ISLANDIA, una nación relativamente pequeña y poco poblada -para hacernos una idea, aunque es 30 veces mayor que Araba, cuenta con su misma población- fue la protagonista de la primera gran bancarrota de la actual crisis económica global. Durante semanas su caso acaparó decenas de portadas y fue presentado como un ejemplo de todo lo que se había hecho mal en los años de bonanza económica anteriores.

Y es que, si bien Islandia no tenía gran cosa que exportar, contaba con una baza a su favor en aquellos tiempos de grandes movimientos de capital: unos banqueros que se movían con verdadera soltura en el mundillo de los tiburones financieros. Durante casi una década, los bancos islandeses se dedicaron a pedir dinero a cambio de la promesa de enormes beneficios que se pagaban con el dinero obtenido de nuevos créditos firmados a cambio de la misma promesa.

Hasta que llegó la crisis de Lehman Brothers por algo parecido, y con ella el pánico a los mercados. Los inversores quisieron recuperar su dinero y lo quisieron ya. De esta manera, los bancos islandeses no sólo se encontraron con que no podían pagar sus deudas, sino que ni siquiera había nadie dispuesto a refinanciárselas para darles algo más de tiempo. Era la bancarrota, y con ella la desesperación para un sinfín de inversores que habían creído en sus cantos de sirena. Muchos de estos, por cierto, municipios del Reino Unido e inversores de los Países Bajos.

De la noche a la mañana, el Estado islandés se vio envuelto en un grave problema internacional que sólo le dejaba la salida de intervenir sus bancos, nacionalizándolos. Y con ellos, sus deudas, incluidas las que tenían con británicos y holandeses, pasando todas a ser responsabilidad de los contribuyentes islandeses.

Los meses siguientes fueron de auténtica pesadilla. Mientras negociaban el pago de su enorme deuda y solicitaban ayudas al FMI, el modelo social islandés se disolvía en medio de la crisis y ante las protestas de una ciudadanía que no entendía por qué ellos debían pagar los platos rotos. Y ni siquiera la dimisión en bloque del gobierno conservador y la elección de uno nuevo de izquierdas sirvió para frenar esta dinámica.

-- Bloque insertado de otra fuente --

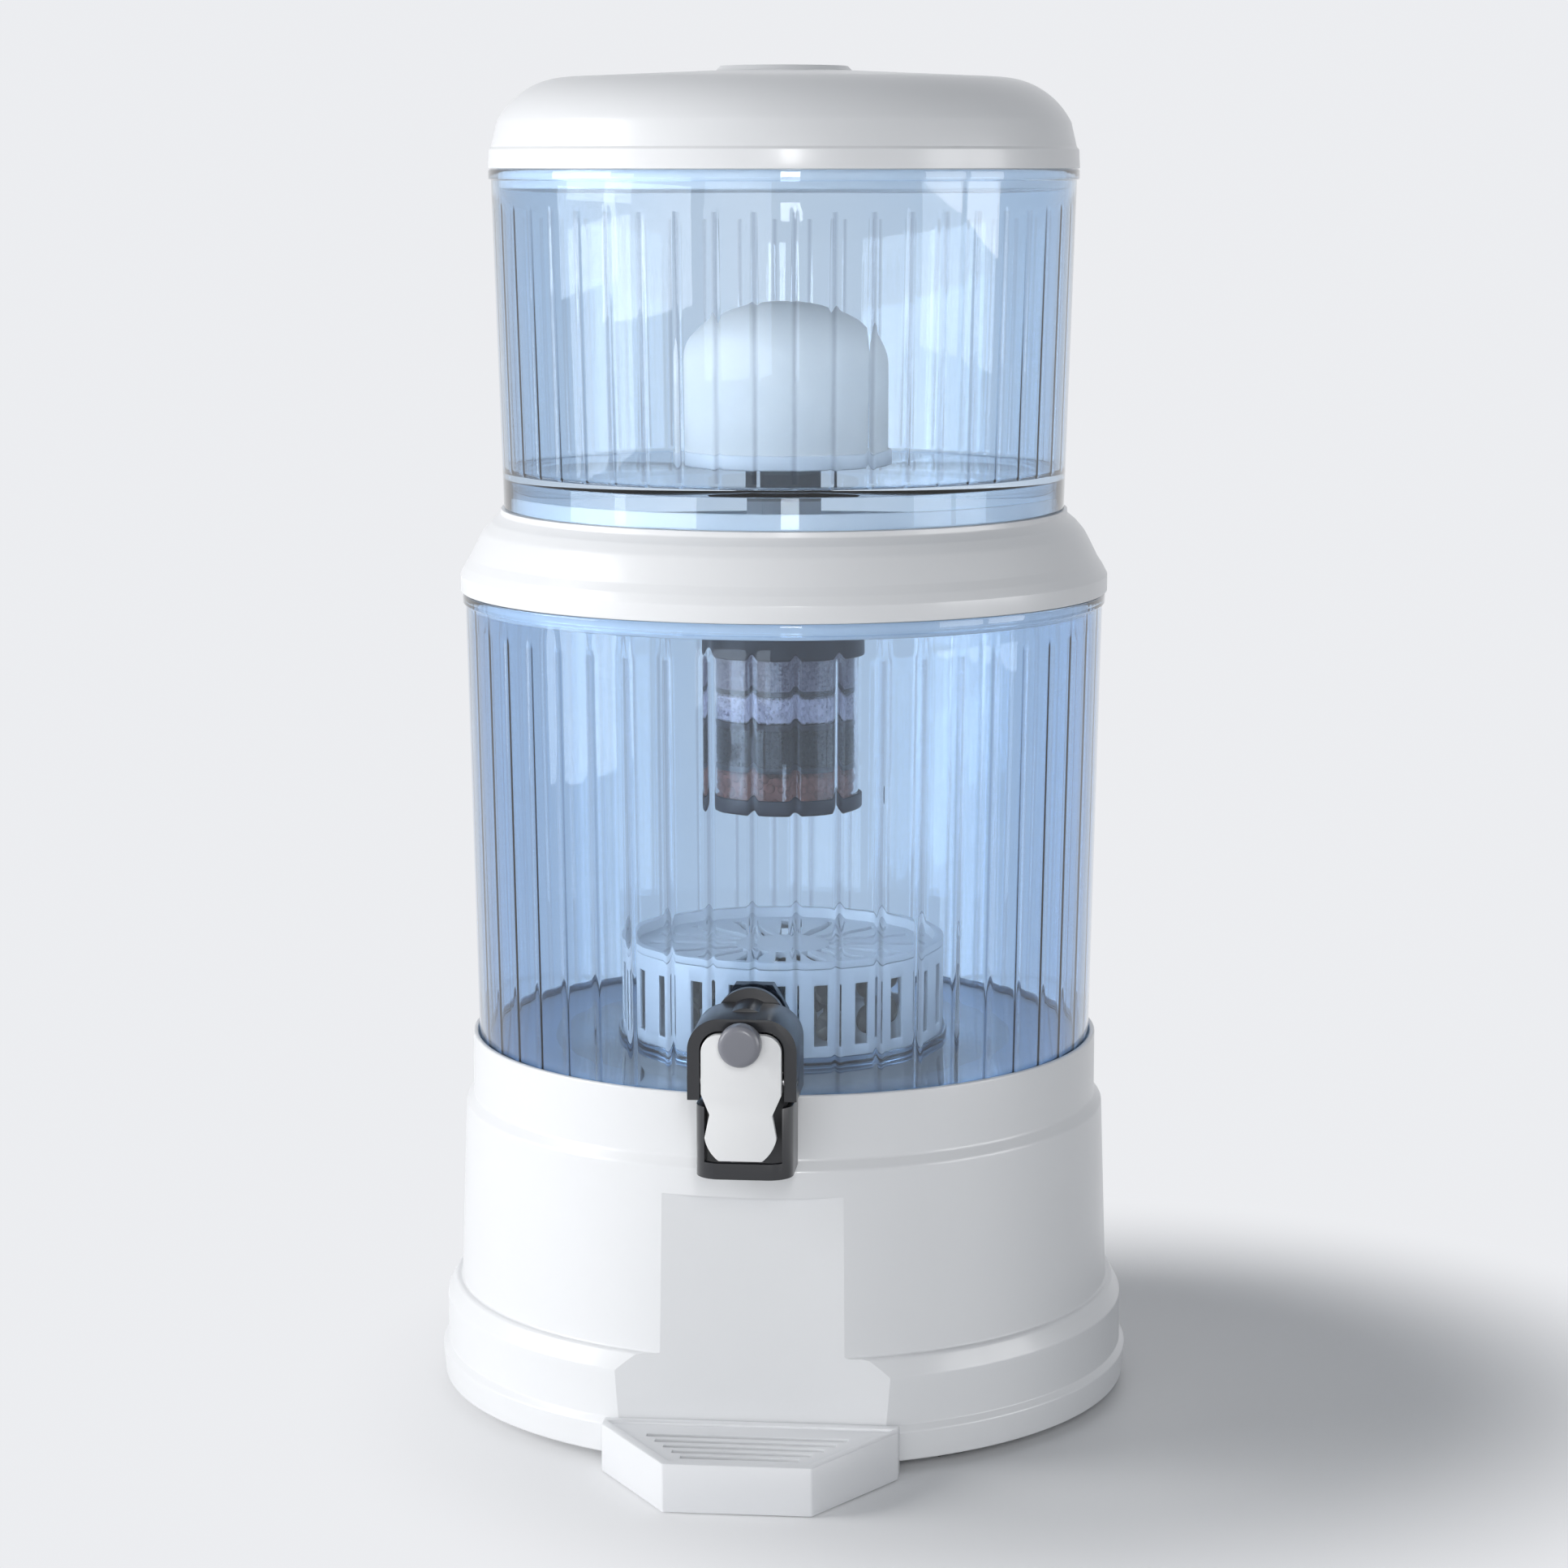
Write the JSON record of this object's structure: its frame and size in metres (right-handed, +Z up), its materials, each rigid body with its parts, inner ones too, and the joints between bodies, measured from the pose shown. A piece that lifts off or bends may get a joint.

Hasta este momento, podemos decir que el caso islandés no difiere mucho de otros como el de Irlanda; sin embargo, a partir de marzo de 2010 empezaron a darse una serie de pasos realmente originales. El Gobierno, que había logrado refinanciar su deuda con británicos y holandeses, quedando en pagársela en un plazo de 15 años y con un interés del 5%, hubo de someter este acuerdo a referéndum. Y la opinión del electorado fue un rotundo no. Con lo que, ante el asombro general, pese a las amenazas británicas y pese a la opinión de su Gobierno, todos los acuerdos se fueron al traste. Pero lo más asombroso fue que, ante este hecho consumado, los pragmáticos acreedores renegociaron las condiciones de la devolución, ofreciendo un acuerdo que rebajaba a un 3% los intereses y elevaba a 37 años el pago de la deuda.

Islandia sigue siendo una caja de sorpresas: el pasado mes de febrero, su presidente -y pese a reconocer que se trataba de un gran acuerdo-, viendo que el Parlamento lo había aprobado por un estrecho margen, decidió no sancionarlo y llamar de nuevo a referéndum para que sea el conjunto de los islandeses el que tenga la última palabra. Una palabra que, en todo caso, distará mucho del obligado paga-y-calla al que nos someten en otras latitudes.